Reproduce the data in its entirety, exactly as supplied.

-- start of Recorded data --

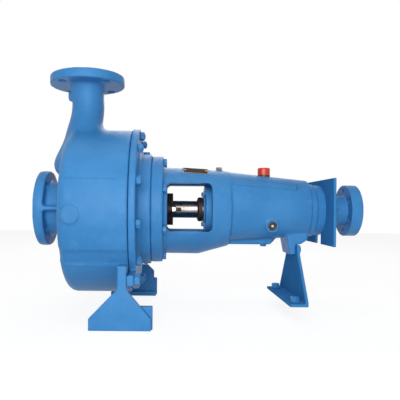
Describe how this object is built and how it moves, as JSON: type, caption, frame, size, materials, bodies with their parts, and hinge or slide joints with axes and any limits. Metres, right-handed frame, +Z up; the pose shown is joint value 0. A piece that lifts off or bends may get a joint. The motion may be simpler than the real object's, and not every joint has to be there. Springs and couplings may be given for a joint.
{
  "type": "non-clog centrifugal pump",
  "caption": "End-suction non-clog centrifugal pump: volute casing with upward discharge, back cover, lantern bearing frame, packed gland, guard plate, feet and flanged coupling half.",
  "frame": {"origin": "where the shaft axis meets the face of the suction flange", "axes": "+X along the shaft towards the coupling, +Z up towards the discharge flange, -Y the side with the oil sight glass"},
  "size_m": [0.805, 0.452, 0.597],
  "materials": {
    "blue_enamel": "semi-gloss enamel over rough castings",
    "grey_iron": "as cast, machined at the fits",
    "bare_steel": "machined, lightly oxidised",
    "stainless_steel": "ground",
    "bearing_steel": "ground and polished",
    "bronze": "machined",
    "black_iron": "black, rough",
    "graphite_packing": "braided, graphited",
    "fibre_gasket": "matt",
    "black_rubber": "matt",
    "red_plastic": "gloss",
    "black_rim": "satin",
    "sight_glass": "polished",
    "dark_plate": "etched dark, bright at the edge"
  },
  "bodies": {
    "pump_body": {"back_cover": "blue_enamel", "bearing_frame": "blue_enamel", "casing_wear_ring": "grey_iron", "cover_gasket": "fibre_gasket", "cover_nuts": "blue_enamel", "cover_studs": "blue_enamel", "cover_vent_plug": "blue_enamel", "frame_bolts": "blue_enamel", "frame_top_plug": "blue_enamel", "front_foot_bolts": "blue_enamel", "front_foot_far": "blue_enamel", "front_foot_near": "blue_enamel", "gland_studs": "bare_steel", "guard_plate": "blue_enamel", "inboard_bearing_cover": "blue_enamel", "inboard_cover_screws": "blue_enamel", "inboard_oil_seal": "black_rubber", "inboard_outer_race": "bearing_steel", "lantern_ring": "bronze", "nameplate": "dark_plate", "nameplate_rivets": "bare_steel", "oil_drain_plug": "blue_enamel", "oil_filler_neck": "black_rim", "outboard_bearing_cover": "blue_enamel", "outboard_cover_screws": "blue_enamel", "outboard_oil_seal": "black_rubber", "outboard_outer_race": "bearing_steel", "packing_rings": "graphite_packing", "rear_anchor_bolts": "blue_enamel", "rear_foot_bolts": "blue_enamel", "rear_support_foot": "blue_enamel", "sight_glass_lens": "sight_glass", "sight_glass_rim": "black_rim", "volute_casing": "blue_enamel"},
    "rotor": {"shaft": "bare_steel", "impeller": "grey_iron", "impeller_nut": "grey_iron", "impeller_key": "bare_steel", "shaft_sleeve": "stainless_steel", "flinger_ring": "black_iron", "coupling_half": "blue_enamel", "coupling_key": "bare_steel", "coupling_set_screw": "blue_enamel", "inboard_inner_race": "bearing_steel", "outboard_inner_race": "bearing_steel", "bearing_lock_nut": "bearing_steel", "bearing_lock_washer": "bearing_steel"},
    "gland": {"gland_follower": "black_iron", "gland_nuts": "bare_steel"},
    "oil_cap": {"oil_filler_cap": "red_plastic"},
    "inboard_ball_set": {"inboard_balls": "bearing_steel", "inboard_cage": "bronze"},
    "outboard_ball_set": {"outboard_balls": "bearing_steel", "outboard_cage": "bronze"}
  },
  "joints": [
    {"name": "rotor_spin", "type": "hinge", "parent": "pump_body", "child": "rotor", "pos_m": [0.5, 0, 0], "axis": [1, 0, 0], "continuous": true},
    {"name": "inboard_cage_spin", "type": "hinge", "parent": "pump_body", "child": "inboard_ball_set", "pos_m": [0.4525, 0, 0], "axis": [1, 0, 0], "continuous": true},
    {"name": "outboard_cage_spin", "type": "hinge", "parent": "pump_body", "child": "outboard_ball_set", "pos_m": [0.654, 0, 0], "axis": [1, 0, 0], "continuous": true},
    {"name": "gland_slide", "type": "slide", "parent": "pump_body", "child": "gland", "axis": [1, 0, 0], "range_m": [0, 0.012]},
    {"name": "oil_cap_lift", "type": "slide", "parent": "pump_body", "child": "oil_cap", "axis": [0, 0, 1], "range_m": [0, 0.02]}
  ],
  "couplings": [
    {"joint": "inboard_cage_spin", "follows": "rotor_spin", "ratio": 0.38},
    {"joint": "outboard_cage_spin", "follows": "rotor_spin", "ratio": 0.4007}
  ]
}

-- end of Recorded data --

### Answer to this exercise
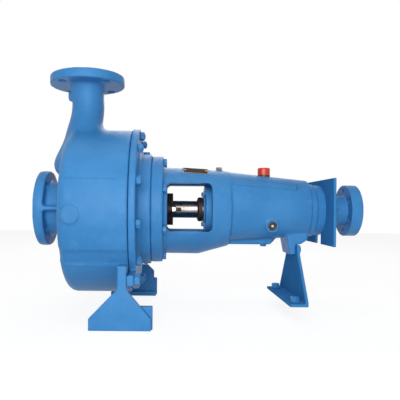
Describe how this object is built and how it moves, as JSON: type, caption, frame, size, materials, bodies with their parts, and hinge or slide joints with axes and any limits. Metres, right-handed frame, +Z up; the pose shown is joint value 0. A piece that lifts off or bends may get a joint. The motion may be simpler than the real object's, and not every joint has to be there. Springs and couplings may be given for a joint.
{
  "type": "non-clog centrifugal pump",
  "caption": "End-suction non-clog centrifugal pump: volute casing with upward discharge, back cover, lantern bearing frame, packed gland, guard plate, feet and flanged coupling half.",
  "frame": {"origin": "where the shaft axis meets the face of the suction flange", "axes": "+X along the shaft towards the coupling, +Z up towards the discharge flange, -Y the side with the oil sight glass"},
  "size_m": [0.805, 0.452, 0.597],
  "materials": {
    "blue_enamel": "semi-gloss enamel over rough castings",
    "grey_iron": "as cast, machined at the fits",
    "bare_steel": "machined, lightly oxidised",
    "stainless_steel": "ground",
    "bearing_steel": "ground and polished",
    "bronze": "machined",
    "black_iron": "black, rough",
    "graphite_packing": "braided, graphited",
    "fibre_gasket": "matt",
    "black_rubber": "matt",
    "red_plastic": "gloss",
    "black_rim": "satin",
    "sight_glass": "polished",
    "dark_plate": "etched dark, bright at the edge"
  },
  "bodies": {
    "pump_body": {"back_cover": "blue_enamel", "bearing_frame": "blue_enamel", "casing_wear_ring": "grey_iron", "cover_gasket": "fibre_gasket", "cover_nuts": "blue_enamel", "cover_studs": "blue_enamel", "cover_vent_plug": "blue_enamel", "frame_bolts": "blue_enamel", "frame_top_plug": "blue_enamel", "front_foot_bolts": "blue_enamel", "front_foot_far": "blue_enamel", "front_foot_near": "blue_enamel", "gland_studs": "bare_steel", "guard_plate": "blue_enamel", "inboard_bearing_cover": "blue_enamel", "inboard_cover_screws": "blue_enamel", "inboard_oil_seal": "black_rubber", "inboard_outer_race": "bearing_steel", "lantern_ring": "bronze", "nameplate": "dark_plate", "nameplate_rivets": "bare_steel", "oil_drain_plug": "blue_enamel", "oil_filler_neck": "black_rim", "outboard_bearing_cover": "blue_enamel", "outboard_cover_screws": "blue_enamel", "outboard_oil_seal": "black_rubber", "outboard_outer_race": "bearing_steel", "packing_rings": "graphite_packing", "rear_anchor_bolts": "blue_enamel", "rear_foot_bolts": "blue_enamel", "rear_support_foot": "blue_enamel", "sight_glass_lens": "sight_glass", "sight_glass_rim": "black_rim", "volute_casing": "blue_enamel"},
    "rotor": {"shaft": "bare_steel", "impeller": "grey_iron", "impeller_nut": "grey_iron", "impeller_key": "bare_steel", "shaft_sleeve": "stainless_steel", "flinger_ring": "black_iron", "coupling_half": "blue_enamel", "coupling_key": "bare_steel", "coupling_set_screw": "blue_enamel", "inboard_inner_race": "bearing_steel", "outboard_inner_race": "bearing_steel", "bearing_lock_nut": "bearing_steel", "bearing_lock_washer": "bearing_steel"},
    "gland": {"gland_follower": "black_iron", "gland_nuts": "bare_steel"},
    "oil_cap": {"oil_filler_cap": "red_plastic"},
    "inboard_ball_set": {"inboard_balls": "bearing_steel", "inboard_cage": "bronze"},
    "outboard_ball_set": {"outboard_balls": "bearing_steel", "outboard_cage": "bronze"}
  },
  "joints": [
    {"name": "rotor_spin", "type": "hinge", "parent": "pump_body", "child": "rotor", "pos_m": [0.5, 0, 0], "axis": [1, 0, 0], "continuous": true},
    {"name": "inboard_cage_spin", "type": "hinge", "parent": "pump_body", "child": "inboard_ball_set", "pos_m": [0.4525, 0, 0], "axis": [1, 0, 0], "continuous": true},
    {"name": "outboard_cage_spin", "type": "hinge", "parent": "pump_body", "child": "outboard_ball_set", "pos_m": [0.654, 0, 0], "axis": [1, 0, 0], "continuous": true},
    {"name": "gland_slide", "type": "slide", "parent": "pump_body", "child": "gland", "axis": [1, 0, 0], "range_m": [0, 0.012]},
    {"name": "oil_cap_lift", "type": "slide", "parent": "pump_body", "child": "oil_cap", "axis": [0, 0, 1], "range_m": [0, 0.02]}
  ],
  "couplings": [
    {"joint": "inboard_cage_spin", "follows": "rotor_spin", "ratio": 0.38},
    {"joint": "outboard_cage_spin", "follows": "rotor_spin", "ratio": 0.4007}
  ]
}